Before (WITH ERROR):

char array b[] = {};
string a;


If ()
{
    for()
    {
        //string a = (equation containing char array b);
        //returns value of string a;
    };
};

After a lot of frustration I just happened to switch the order of the string declaration and the array instantiation and now my program runs fine.

Now (WITHOUT ERROR):

string a;
char array b[] = {};

If ()
{
   for()
   {
       //string a = (equation containing char array b);
       //returns value of string a;
   };
};

I've been searching to see if declaration/instantiation order within the same scope matters when compiling but I can't seem to find a definitive answer. My gut tells me that because string a ultimately depends on char array b's value that I have to declare string a first. But why would instantiating char array b first automatically make string a null if I'm not yet "using" the string until the loop?

I want to understand the concept for future purposes. Hope that wasn't too vague and makes some sort of sense. Thanks in advance!

1

One thing first: If you declare a variable inside a function, and don't give it a value immediately, its initial value is undefined. Initially most of those variables start as all-zeroes (in case of a pointer, that's NULL, the null pointer), but there's no guarantee unless you initialise them explicitly. Global variables are initialised to all-zeroes implicitly, unless you say otherwise.

This means in most cases you have to actively give your variables a value before using them, otherwise results are undefined.

Now to your question.

I don't know where in the course you are, but to really understand strings in C, you have to have a basic understanding of pointers.

Pointers are variables just storing a memory address, and the type of the pointer tells the compiler how to interpret it.

In C, strings are such pointers. They are variables of type char*, pointer to char (string is an alias to that).

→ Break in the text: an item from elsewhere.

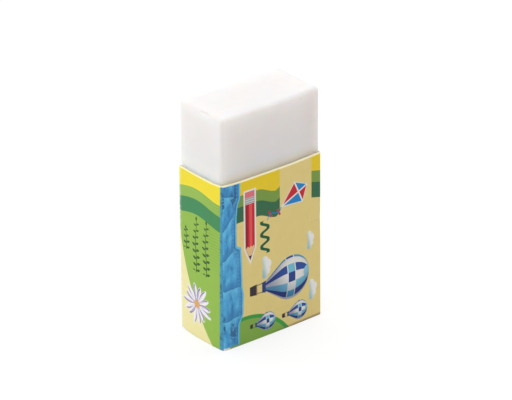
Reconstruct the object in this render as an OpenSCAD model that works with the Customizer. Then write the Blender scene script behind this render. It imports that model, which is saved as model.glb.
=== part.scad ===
// Rectangular vinyl eraser in a folded card sleeve, standing on its end.
// +Z runs up the block, X across its broad faces and Y through its thickness.
// The origin is the centre of the block's lower end.

/* [Block] */
// Length of the block, from end to end
block_len = 43; // [36:0.5:60]
// Width of the block's broad faces
block_w = 21.2; // [16:0.1:28]
// Thickness of the block, across its narrow faces
block_t = 11.2; // [8:0.1:15]
// Radius of the block's long edges
edge_r = 0.55; // [0.2:0.05:1.5]
// Radius of the edges round the block's cut ends
end_r = 0.35; // [0.1:0.05:1.5]

/* [Sleeve] */
// Height of the sleeve, from the block's lower end
sleeve_len = 30.9; // [20:0.1:35]
// Thickness of the card
card_t = 0.22; // [0.15:0.01:0.4]
// Sliding clearance between the block and the card, on each side
slide_gap = 0.08; // [0.05:0.01:0.3]
// How much tighter than the block's edges the card is folded
fold_tighter = 0.1; // [0:0.05:0.15]

/* [Glued side] */
// Reach of the glue flap, from the inside of the back panel
flap_w = 7; // [4:0.5:7.5]
// Distance from the flap's fold to the raw edge of the panel glued over it
seam_setback = 0.3; // [0.1:0.05:1]

/* [Hidden] */
$fn = 48;

// Inner faces of the card round the block
half_x = block_w / 2 + slide_gap;
half_y = block_t / 2 + slide_gap;
// The side panel lies over the glue flap, so it stands one card further out
side_x = half_x + card_t;
// Radii of the folds, inside and outside
fold_r = edge_r - fold_tighter;
fold_out_r = fold_r + card_t;
// Where the straight part of the glue flap meets its fold
flap_top_y = half_y - fold_r;

// Rectangle between two corners, with round corners of radius r
module round_rect(low, high, r) {
    translate([low[0] + r, low[1]])
        square([high[0] - low[0] - 2 * r, high[1] - low[1]]);
    translate([low[0], low[1] + r])
        square([high[0] - low[0], high[1] - low[1] - 2 * r]);
    for (x = [low[0] + r, high[0] - r], y = [low[1] + r, high[1] - r])
        translate([x, y])
            circle(r);
}

// Solid with the same rounded outline along one axis, centred on the origin
module round_bar(width, depth, length, r) {
    translate([0, 0, -length / 2])
        linear_extrude(length)
            round_rect([-width / 2, -depth / 2], [width / 2, depth / 2], r);
}

// White block with all its edges rounded
module eraser_block() {
    color("#F4F2F0")
        translate([0, 0, block_len / 2])
            intersection() {
                round_bar(block_w, block_t, block_len, edge_r);
                rotate([0, 90, 0])
                    round_bar(block_len, block_t, block_w, end_r);
                rotate([90, 0, 0])
                    round_bar(block_w, block_len, block_t, end_r);
            }
}

// Front, left and back panels and the side panel, up to the corner where the flap turns in
module panels() {
    difference() {
        round_rect([-half_x - card_t, -half_y - card_t], [side_x + card_t, half_y + card_t], fold_out_r);
        round_rect([-half_x, -half_y], [side_x, half_y], fold_r);
        translate([half_x - fold_r, flap_top_y])
            square(2 * fold_out_r + card_t);
        translate([half_x, flap_top_y - seam_setback])
            square(2 * fold_out_r + card_t);
    }
}

// Glue flap: it turns in from the back panel and lies behind the side panel
module glue_flap() {
    intersection() {
        translate([half_x - fold_r, flap_top_y])
            difference() {
                circle(fold_out_r);
                circle(fold_r);
            }
        translate([half_x - fold_r, flap_top_y])
            square(fold_out_r);
    }
    translate([half_x, half_y - flap_w])
        square([card_t, flap_w - fold_r]);
}

// One sheet of card, folded at four corners and glued to itself on the +X side
module card_sleeve() {
    color("#D8C886")
        linear_extrude(sleeve_len)
            union() {
                panels();
                glue_flap();
            }
}

eraser_block();
card_sleeve();
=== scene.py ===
# White vinyl eraser in a printed card sleeve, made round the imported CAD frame.
# Lengths in the dictionaries are millimetres, turns are degrees and inks are 0 to 255.

import math
from functools import reduce
from itertools import product

import bmesh
import bpy
from mathutils import Matrix, Vector, noise


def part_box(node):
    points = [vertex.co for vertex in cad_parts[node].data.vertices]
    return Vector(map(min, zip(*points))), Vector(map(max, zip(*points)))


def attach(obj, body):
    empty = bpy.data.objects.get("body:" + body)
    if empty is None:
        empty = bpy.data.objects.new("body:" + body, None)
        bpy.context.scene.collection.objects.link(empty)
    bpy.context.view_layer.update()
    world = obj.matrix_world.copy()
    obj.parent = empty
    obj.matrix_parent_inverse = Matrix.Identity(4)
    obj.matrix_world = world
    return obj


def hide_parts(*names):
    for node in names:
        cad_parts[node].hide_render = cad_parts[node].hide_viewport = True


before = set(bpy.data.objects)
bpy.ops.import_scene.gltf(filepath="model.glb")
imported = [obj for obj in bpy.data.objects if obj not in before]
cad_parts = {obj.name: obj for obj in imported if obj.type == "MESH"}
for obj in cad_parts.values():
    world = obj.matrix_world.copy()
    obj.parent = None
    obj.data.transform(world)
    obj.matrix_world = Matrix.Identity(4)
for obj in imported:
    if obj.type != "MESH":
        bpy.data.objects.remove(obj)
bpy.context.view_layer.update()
mm = 0.001
tiny = 1e-6  # places closer than this are one place
sharpFrom = 40  # edges that turn more than this stay sharp
print("frame loaded")


# Camera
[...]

When you declare such a variable, the compiler reserves 4 bytes on 32-bit machines or 8 bytes on 64-bit machines, just for the memory address. No memory for actual characters involved. If you do like string s = "Hello, world!";, the compiler would create that string in an area where it stores constants, and initialise s to point to that address. When you do like string s = get_string("What's your name?");, that's similar. get_string allocates some memory, returns its address, and you copy the address into s. Through some "magic" I'm not advanced enough to understand, the cs50 library seems to keep track of that memory and frees it later so you don't have to.

Interestingly, arrays also behave like pointers (just using an array variable is equivalent to a pointer to the first element). On declaration of an array, there's space allocated for actual characters, but you can treat the array as if it were a pointer, and you can treat a pointer as if it were an array.